Curious historians, in particular, may wish to know by whom emotional diplomacy is “coordinated.” Which advisors, confidantes, friends or spouses help invent, recommend, mandate and synchronize emotional diplomacy, prior to the regular, top-down missives by a head of state that Hall aptly calls the script? Who wrote the script? Human beings, as Hall reminds us, “do not divest themselves of emotional experience by becoming policymakers.” (8) Even so, not all official emotion necessarily finds its way directly from the presidential heart to an ambassadorial assignment of appropriate behavior. It is, however, in the very interest of those compelled to deploy “emotional diplomacy” to keep the deliberate dramaturgy and the bureaucracy of emotional decision-making off the record. Sincerity and strategizing are uneasy friends, if they are friends at all. The less the “target” – and the public – knows about the managerial aspect of policy-planning in emotional diplomacy and the more strategic intentions recede backstage, the greater are the prospects of emotional diplomacy to succeed.

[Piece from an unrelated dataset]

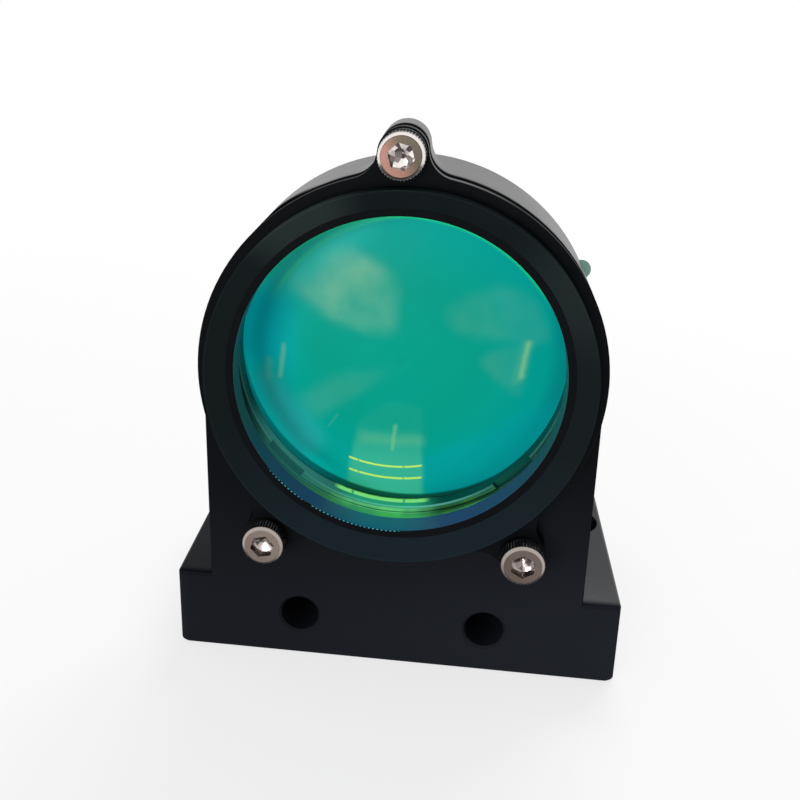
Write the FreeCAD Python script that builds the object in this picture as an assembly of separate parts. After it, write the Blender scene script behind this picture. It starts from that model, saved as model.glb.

The bibliography ranges across scholarship and sources published in English, German and (simplified) Chinese. An unfortunate error is the repeated misidentification of NATO as the “North American Treaty Organization.” Readers in doubt will be reassured to know that the acronym still stands for the “North Atlantic Treaty Organization.” This book will appeal to scholars interested in ritual as a sociological concept, in the behavioral edge of political psychology, the history and analysis of international relations and the vastly unfamiliar terrain between these fields. Undoubtedly, the performance of emotions has been for a very long time the heart, if not the pulse, of diplomacy. This book was published before the Paris attacks. The international responses unraveling since give us more reason than ever to utilize the important findings here.